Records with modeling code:

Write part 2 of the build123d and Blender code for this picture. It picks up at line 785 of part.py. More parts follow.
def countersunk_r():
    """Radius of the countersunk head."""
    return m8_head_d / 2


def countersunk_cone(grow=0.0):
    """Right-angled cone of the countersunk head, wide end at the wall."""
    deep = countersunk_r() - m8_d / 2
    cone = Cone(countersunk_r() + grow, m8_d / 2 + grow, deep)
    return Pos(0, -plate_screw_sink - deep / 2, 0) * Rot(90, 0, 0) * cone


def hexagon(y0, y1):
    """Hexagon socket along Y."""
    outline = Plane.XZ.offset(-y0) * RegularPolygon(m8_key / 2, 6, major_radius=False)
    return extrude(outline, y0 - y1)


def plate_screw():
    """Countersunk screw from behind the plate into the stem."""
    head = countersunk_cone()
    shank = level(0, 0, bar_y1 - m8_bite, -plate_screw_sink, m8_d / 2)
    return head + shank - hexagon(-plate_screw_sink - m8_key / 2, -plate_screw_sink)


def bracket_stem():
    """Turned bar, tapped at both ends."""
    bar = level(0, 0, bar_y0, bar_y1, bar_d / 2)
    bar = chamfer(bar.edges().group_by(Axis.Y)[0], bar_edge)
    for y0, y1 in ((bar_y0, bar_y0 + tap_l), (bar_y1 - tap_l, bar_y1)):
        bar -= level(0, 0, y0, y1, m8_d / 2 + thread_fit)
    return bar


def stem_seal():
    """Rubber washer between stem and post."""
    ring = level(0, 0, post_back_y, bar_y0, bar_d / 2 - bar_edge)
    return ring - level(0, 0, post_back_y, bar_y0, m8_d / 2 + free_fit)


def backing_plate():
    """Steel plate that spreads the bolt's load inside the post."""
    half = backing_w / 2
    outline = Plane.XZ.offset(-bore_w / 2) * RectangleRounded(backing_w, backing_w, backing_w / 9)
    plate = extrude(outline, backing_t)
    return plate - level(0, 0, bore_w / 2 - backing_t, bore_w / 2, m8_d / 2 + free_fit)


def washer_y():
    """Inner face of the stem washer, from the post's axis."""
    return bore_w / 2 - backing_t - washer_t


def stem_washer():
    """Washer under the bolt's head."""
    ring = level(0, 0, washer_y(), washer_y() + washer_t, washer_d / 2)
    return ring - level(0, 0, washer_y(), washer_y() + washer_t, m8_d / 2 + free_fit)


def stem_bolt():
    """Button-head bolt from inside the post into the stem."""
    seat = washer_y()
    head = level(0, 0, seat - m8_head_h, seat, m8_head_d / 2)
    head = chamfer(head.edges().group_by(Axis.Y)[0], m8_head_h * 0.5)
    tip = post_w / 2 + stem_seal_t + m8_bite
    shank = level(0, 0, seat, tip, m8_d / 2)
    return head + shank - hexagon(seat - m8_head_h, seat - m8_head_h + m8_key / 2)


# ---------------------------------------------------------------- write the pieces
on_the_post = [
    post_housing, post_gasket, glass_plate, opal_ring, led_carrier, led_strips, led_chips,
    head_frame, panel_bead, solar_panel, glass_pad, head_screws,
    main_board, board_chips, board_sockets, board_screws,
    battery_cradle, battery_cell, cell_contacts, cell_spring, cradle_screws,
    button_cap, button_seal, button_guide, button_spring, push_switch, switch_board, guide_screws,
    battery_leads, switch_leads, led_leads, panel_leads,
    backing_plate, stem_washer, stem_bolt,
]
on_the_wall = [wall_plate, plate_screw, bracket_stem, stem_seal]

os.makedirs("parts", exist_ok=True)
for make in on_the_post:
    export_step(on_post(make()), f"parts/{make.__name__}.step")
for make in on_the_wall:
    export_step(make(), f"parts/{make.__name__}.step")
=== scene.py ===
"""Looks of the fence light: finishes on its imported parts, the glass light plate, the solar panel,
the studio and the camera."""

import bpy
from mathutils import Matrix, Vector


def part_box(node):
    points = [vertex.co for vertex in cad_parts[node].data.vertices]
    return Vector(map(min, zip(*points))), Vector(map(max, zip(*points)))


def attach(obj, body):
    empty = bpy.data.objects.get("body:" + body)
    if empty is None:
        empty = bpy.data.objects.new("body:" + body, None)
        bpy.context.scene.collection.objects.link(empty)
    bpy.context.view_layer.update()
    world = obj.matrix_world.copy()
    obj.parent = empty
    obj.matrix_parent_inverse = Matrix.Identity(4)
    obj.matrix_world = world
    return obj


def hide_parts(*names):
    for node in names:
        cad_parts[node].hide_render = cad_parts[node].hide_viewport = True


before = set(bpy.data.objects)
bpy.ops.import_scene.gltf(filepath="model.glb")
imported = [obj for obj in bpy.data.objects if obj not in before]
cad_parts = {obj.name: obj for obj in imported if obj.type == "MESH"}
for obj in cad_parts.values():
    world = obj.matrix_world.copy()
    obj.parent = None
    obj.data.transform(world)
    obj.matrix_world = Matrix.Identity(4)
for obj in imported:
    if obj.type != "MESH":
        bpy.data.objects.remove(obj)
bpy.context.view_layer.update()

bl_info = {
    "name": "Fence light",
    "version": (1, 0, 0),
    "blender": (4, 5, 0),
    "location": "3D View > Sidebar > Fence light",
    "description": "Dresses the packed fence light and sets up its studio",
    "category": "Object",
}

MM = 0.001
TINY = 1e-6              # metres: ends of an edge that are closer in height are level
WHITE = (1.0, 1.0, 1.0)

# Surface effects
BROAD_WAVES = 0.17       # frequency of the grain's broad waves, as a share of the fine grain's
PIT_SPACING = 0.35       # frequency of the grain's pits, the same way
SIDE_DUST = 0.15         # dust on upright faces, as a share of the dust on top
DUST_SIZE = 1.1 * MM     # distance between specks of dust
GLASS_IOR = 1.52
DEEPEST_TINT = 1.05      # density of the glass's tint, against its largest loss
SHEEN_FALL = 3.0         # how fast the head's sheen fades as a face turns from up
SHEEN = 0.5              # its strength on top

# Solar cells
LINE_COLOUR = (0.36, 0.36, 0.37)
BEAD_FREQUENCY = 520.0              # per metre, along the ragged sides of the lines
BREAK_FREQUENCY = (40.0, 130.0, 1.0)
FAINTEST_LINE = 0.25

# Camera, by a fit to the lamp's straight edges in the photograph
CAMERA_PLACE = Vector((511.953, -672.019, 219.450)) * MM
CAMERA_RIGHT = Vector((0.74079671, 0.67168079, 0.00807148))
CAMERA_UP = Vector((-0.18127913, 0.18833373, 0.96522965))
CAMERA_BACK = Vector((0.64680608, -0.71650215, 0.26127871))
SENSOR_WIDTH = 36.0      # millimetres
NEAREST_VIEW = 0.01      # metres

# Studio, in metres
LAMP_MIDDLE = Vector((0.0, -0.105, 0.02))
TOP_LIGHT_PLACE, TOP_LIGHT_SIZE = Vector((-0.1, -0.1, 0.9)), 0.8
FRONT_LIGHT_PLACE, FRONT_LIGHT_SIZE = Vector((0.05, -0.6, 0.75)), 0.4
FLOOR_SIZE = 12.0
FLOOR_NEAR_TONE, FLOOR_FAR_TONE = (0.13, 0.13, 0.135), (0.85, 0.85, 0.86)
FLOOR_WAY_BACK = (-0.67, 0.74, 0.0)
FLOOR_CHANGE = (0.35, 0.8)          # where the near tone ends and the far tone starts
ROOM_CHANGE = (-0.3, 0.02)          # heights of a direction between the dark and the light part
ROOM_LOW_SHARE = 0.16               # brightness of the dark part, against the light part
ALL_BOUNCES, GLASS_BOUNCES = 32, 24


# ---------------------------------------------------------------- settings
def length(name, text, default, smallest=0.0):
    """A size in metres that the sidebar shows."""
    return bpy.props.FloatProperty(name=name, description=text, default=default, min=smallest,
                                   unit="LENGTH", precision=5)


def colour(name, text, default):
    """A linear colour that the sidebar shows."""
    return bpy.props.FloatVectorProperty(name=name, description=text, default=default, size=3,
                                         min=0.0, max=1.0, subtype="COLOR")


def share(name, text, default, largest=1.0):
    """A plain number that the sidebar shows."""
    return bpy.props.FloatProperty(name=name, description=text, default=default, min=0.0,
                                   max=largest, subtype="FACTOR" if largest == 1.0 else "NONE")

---

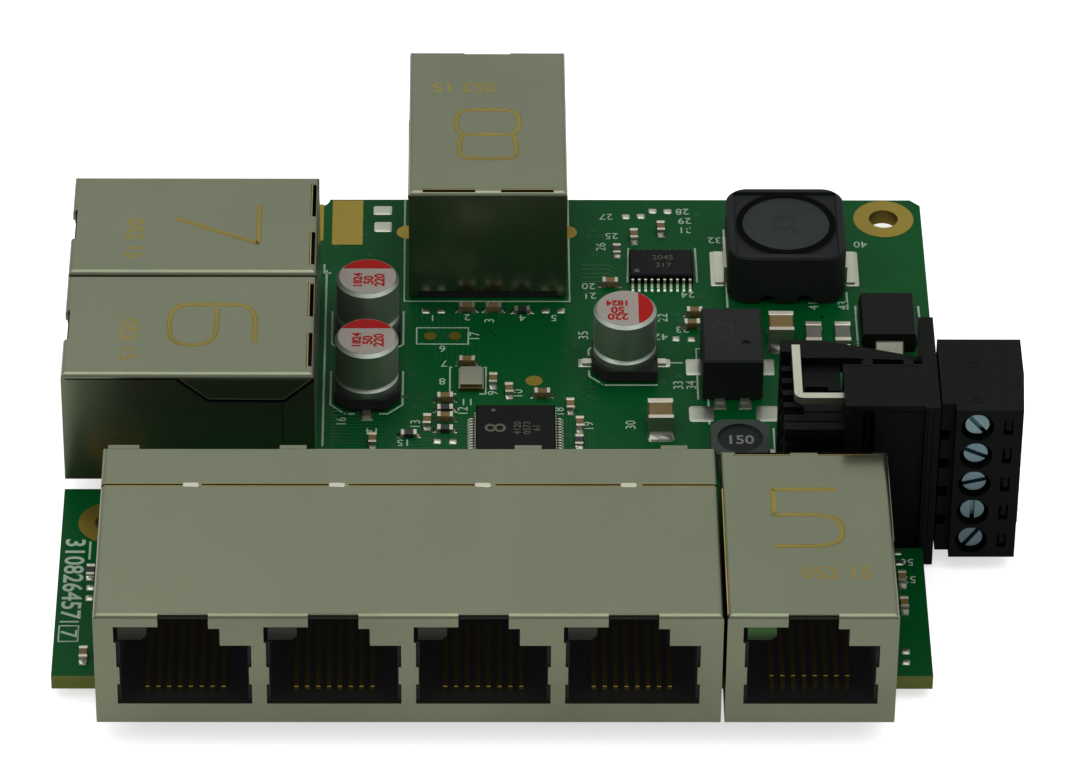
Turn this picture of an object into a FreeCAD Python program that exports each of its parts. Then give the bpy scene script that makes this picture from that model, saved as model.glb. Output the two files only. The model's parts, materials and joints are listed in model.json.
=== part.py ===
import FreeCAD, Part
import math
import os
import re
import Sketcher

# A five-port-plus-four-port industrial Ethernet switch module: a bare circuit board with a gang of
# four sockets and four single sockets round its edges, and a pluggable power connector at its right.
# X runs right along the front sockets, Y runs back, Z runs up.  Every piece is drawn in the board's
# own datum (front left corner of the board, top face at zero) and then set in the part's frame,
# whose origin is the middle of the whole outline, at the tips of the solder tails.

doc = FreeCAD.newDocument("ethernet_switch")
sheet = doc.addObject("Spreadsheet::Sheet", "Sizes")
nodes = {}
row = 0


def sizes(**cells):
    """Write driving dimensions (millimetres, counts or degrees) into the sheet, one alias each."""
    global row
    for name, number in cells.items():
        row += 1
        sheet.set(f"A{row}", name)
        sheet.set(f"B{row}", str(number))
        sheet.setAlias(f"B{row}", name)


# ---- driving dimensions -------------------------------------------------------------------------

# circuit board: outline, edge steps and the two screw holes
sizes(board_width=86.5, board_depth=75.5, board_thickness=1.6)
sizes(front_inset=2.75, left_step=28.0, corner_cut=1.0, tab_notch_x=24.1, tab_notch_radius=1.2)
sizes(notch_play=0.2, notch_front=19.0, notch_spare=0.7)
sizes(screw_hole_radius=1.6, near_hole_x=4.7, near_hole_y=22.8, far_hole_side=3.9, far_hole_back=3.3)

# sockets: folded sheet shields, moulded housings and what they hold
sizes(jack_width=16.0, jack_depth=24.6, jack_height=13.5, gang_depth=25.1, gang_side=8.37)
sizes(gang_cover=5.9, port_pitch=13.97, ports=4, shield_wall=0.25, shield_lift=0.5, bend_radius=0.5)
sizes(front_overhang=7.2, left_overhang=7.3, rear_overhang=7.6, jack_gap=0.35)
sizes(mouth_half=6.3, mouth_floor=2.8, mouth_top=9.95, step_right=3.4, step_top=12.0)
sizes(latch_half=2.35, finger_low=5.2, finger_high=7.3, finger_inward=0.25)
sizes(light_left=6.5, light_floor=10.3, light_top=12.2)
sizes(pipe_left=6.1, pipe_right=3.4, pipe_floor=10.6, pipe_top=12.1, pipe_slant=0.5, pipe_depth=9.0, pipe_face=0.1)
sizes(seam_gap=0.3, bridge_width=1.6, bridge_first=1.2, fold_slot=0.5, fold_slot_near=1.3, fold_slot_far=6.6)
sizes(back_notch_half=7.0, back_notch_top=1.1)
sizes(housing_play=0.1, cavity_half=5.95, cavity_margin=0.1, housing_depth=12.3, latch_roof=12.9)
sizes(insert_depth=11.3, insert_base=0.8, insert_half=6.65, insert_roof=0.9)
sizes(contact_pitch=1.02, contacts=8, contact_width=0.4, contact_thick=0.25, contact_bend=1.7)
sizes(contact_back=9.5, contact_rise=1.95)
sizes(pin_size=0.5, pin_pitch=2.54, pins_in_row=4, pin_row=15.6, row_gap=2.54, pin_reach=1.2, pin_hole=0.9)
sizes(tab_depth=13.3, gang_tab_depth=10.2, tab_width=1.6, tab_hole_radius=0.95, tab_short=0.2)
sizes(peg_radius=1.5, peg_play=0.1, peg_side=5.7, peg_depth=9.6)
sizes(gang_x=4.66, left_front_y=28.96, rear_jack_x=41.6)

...

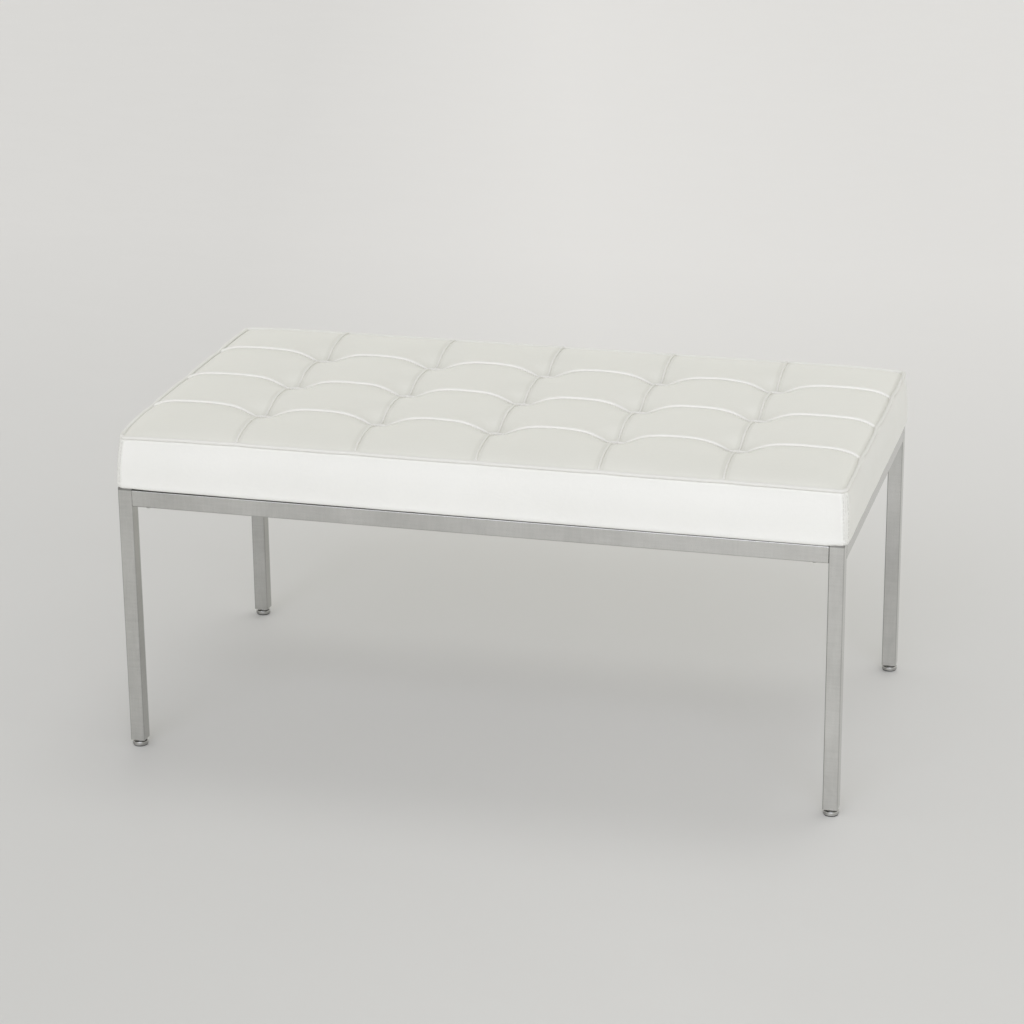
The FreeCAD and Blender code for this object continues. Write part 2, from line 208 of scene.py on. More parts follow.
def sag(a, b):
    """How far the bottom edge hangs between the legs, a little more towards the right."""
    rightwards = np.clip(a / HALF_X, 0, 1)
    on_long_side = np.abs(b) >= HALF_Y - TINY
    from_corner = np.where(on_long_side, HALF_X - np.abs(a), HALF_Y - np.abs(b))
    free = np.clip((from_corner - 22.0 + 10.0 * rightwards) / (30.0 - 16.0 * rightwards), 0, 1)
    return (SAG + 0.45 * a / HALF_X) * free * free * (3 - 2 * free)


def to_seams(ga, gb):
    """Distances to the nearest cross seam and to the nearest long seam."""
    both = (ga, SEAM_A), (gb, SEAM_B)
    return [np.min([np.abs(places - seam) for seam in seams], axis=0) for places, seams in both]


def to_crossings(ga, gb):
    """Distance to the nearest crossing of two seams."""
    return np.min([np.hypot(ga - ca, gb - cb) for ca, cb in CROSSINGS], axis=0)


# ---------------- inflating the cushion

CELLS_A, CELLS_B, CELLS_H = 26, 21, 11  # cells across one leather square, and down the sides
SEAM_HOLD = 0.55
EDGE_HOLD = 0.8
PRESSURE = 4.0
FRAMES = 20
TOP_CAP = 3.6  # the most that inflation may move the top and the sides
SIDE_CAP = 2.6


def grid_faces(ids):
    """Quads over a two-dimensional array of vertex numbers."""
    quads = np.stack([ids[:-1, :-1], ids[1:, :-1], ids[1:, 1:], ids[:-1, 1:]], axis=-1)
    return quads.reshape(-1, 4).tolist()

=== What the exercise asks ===
Exactly repeat the lines from the line with "The FreeCAD and" to the line with "return (SAG +", including both, and output nothing else.

=== Written answer ===
The FreeCAD and Blender code for this object continues. Write part 2, from line 208 of scene.py on. More parts follow.
def sag(a, b):
    """How far the bottom edge hangs between the legs, a little more towards the right."""
    rightwards = np.clip(a / HALF_X, 0, 1)
    on_long_side = np.abs(b) >= HALF_Y - TINY
    from_corner = np.where(on_long_side, HALF_X - np.abs(a), HALF_Y - np.abs(b))
    free = np.clip((from_corner - 22.0 + 10.0 * rightwards) / (30.0 - 16.0 * rightwards), 0, 1)
    return (SAG + 0.45 * a / HALF_X) * free * free * (3 - 2 * free)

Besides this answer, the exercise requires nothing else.